4. The Tumen river is a natural boundary between China and Korea. Korea definitely did not control parts of China.
5. China regularly deported Koreans that came across the border into Yanbian. Only in the late 19th century did the Koreans start to be welcomed as laborers and workers.
Yanbian is no more Korean land than London is part of Pakistan. The presence of migrants and their descendants, and supposed affiliation with ancient peoples that lived in the area is not a legitimate land claim. Of all the land claims made by Koreans, this is most certainly the silliest. It annoys Chinese people and also attempts to paint Koreans as the victims.
On a final note, Korea was a vassal state of China. The idea that Korea administered areas of China is ludicrous on the face of it.
I am posting this from a Manchu town on the NK border. Brian can check my isp to confirm this fact. Please note that Brian's site is banned in China and I am using a proxy.
kushibo: "... that was essentially Korean, culturally and linguistically, and loosely administratively."
Hah. Hah.
Is "was" the weasel word? We're talking "is" here. The modern world.
I know of no Joseonjok in modern Dongbei under the age of 25 who can speak Korean. It's a dead language up here.
If you want to get into a good university => learn putonghua.

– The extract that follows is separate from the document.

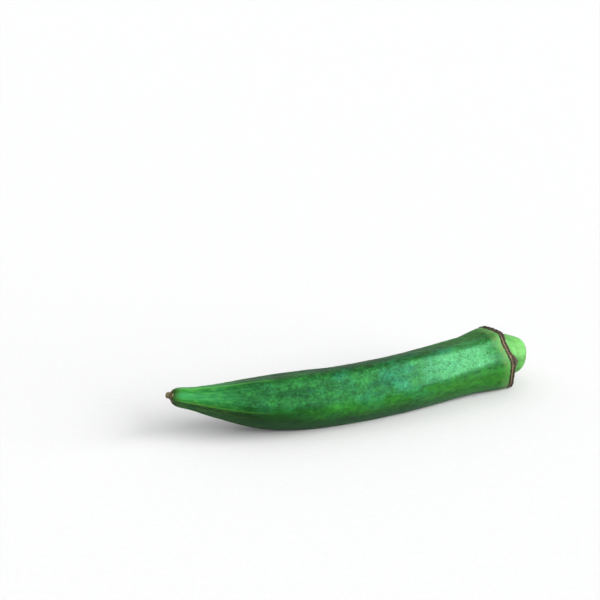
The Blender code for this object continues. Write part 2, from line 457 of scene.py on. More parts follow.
    # the ridges wind round from the belly to the scar
    wound = add(RANGE, (distance, given["Twist starts"], given["Pod length"], 0.0, 1.0), **SMOOTH)
    start = add(TIMES_PLUS, (wound, given["Twist"], given["First ridge"]))
    start = add(PLUS, (start, around))

    # near the scar the upper ridge draws down towards the nearest one
    crowded = add(RANGE, (distance, given["Crowding starts"], given["Crowding ends"], 0.0, 1.0), **SMOOTH)
    crowded = add(TIMES, (crowded, given["Crowding"]))
    upper = add(MATH, (around,), operation="SINE")
    half_upper = add(TIMES_PLUS, (upper, 0.5, 0.5))
    upper = add(TIMES, (upper, half_upper))
    upper = add(TIMES, (upper, crowded))
    start = add(MINUS, (start, upper))

    # which way each corner lies from the pod's middle, and how far round to the lit side and to the sky
    level = add(MATH, (start,), operation="COSINE")
    upward = add(MATH, (start,), operation="SINE")
    sunward = add(MINUS, (start, given["Light side"]))
    sunward = add(MATH, (sunward,), operation="COSINE")
    height = add(TIMES, (upward, outline))
    across = add(TIMES, (level, outline))
    level = add(SCALED, {0: side, "Scale": level})
    rise = add(SCALED, {0: up, "Scale": upward})
    out = add(MOVED, (level, rise))

    # the scar's outline is scalloped by the ridges, and isn't square with the pod
    wave = add(TIMES, (angle, given["Ridges"]))
    wave = add(MATH, (wave,), operation="COSINE")
    wave = add(TIMES_PLUS, (wave, 0.5, 0.5))
    wave = add(TIMES, (wave, wave))
    onward = add(TIMES, (wave, given["Scallop"]))
    for tilt, arm in (("Scar lean", height), ("Scar turn", across)):
        forward = add(MATH, (given[tilt],), operation="TANGENT")
        forward = add(TIMES, (forward, arm))
        onward = add(MINUS, (onward, forward))
    onward = add(TIMES_PLUS, (onward, scarred, ragged_along))

    # at the ridges' corners the scar is torn wider, and a scrap of the calyx is left on the first one
    past = add(MINUS, (distance, given["Pod length"]))
    corner = add(RANGE, (side_share, 0.08, 0.6, 1.0, 0.0), **SMOOTH)
    first = add(MATH, (around,), operation="COSINE")
    first = add(RANGE, (first, 0.85, 0.97, 0.0, 1.0))
    spread = add(TIMES_PLUS, (first, given["Remnant"], given["Corner spread"]))
    past = add(MATH, (past, -0.6), operation="MAXIMUM")
    past = add(TIMES, (past, corner))
    onward = add(TIMES_PLUS, (past, spread, onward))
    onward = add(TIMES, (onward, MM))
    out = add(SCALED, {0: out, "Scale": reach})
    onward = add(SCALED, {0: along, "Scale": onward})
    moved = add(MOVED, (out, onward))
    shaped = add("GeometryNodeSetPosition", {"Geometry": given["Geometry"], "Offset": moved})

    # what the finishes and the hairs read
    for label, value in (
        ("side_share", side_share), ("ridge_gap", gap), ("upward", upward), ("sunward", sunward),
    ):
        shaped = add(STORE, {"Geometry": shaped, "Name": label, "Value": value})
    shaped = add("GeometryNodeSetMaterial", {"Geometry": shaped, "Material": given["Material"]})
    add("NodeGroupOutput", (shaped,))
    return tree


def baked(thing, tree, name, material, **sizes):
    """The plain mesh that this tree makes of a thing, as a new object."""
    grown = bpy.data.objects.new(name, thing.data.copy())
    bpy.context.scene.collection.objects.link(grown)
    grown.data.name = name
    modifier = grown.modifiers.new(tree.name, "NODES")
    modifier.node_group = tree
    sockets = {item.name: item.identifier for item in tree.interface.items_tree if item.in_out == "INPUT"}
    modifier[sockets["Material"]] = material
    for label, value in sizes.items():
        modifier[sockets[label.replace("_", " ")]] = value
    seen = bpy.context.evaluated_depsgraph_get()
    mesh = bpy.data.meshes.new_from_object(grown.evaluated_get(seen), depsgraph=seen)
    grown.modifiers.clear()
    plain = grown.data
    grown.data = mesh
    bpy.data.meshes.remove(plain)
    mesh.name = name
    return grown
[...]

Grandparents = good Korean.
Middle aged = mine is better.
Young = communicate through grandparents if I don't have a Chinese friend with me.
Joseonjok do not like South Koreans who treat them like vassals. One good thing (amongst bad things) of Chinese communism is the reduction of serf-like obsequiousness to people "flashin' the cash."
Please do not pontificate to the Joseonjok about the best choices for their children.
matew,
i think you must be chinese, and you must be ignorant, gando belongs to korea a thousand years ago, and it was never a vassal state, the japanese reconized illegaly like chinese land just only to explore the natural resourches and ferry train acess to manchuria.
you must study history and don't make comments before deeply understanding of the facts.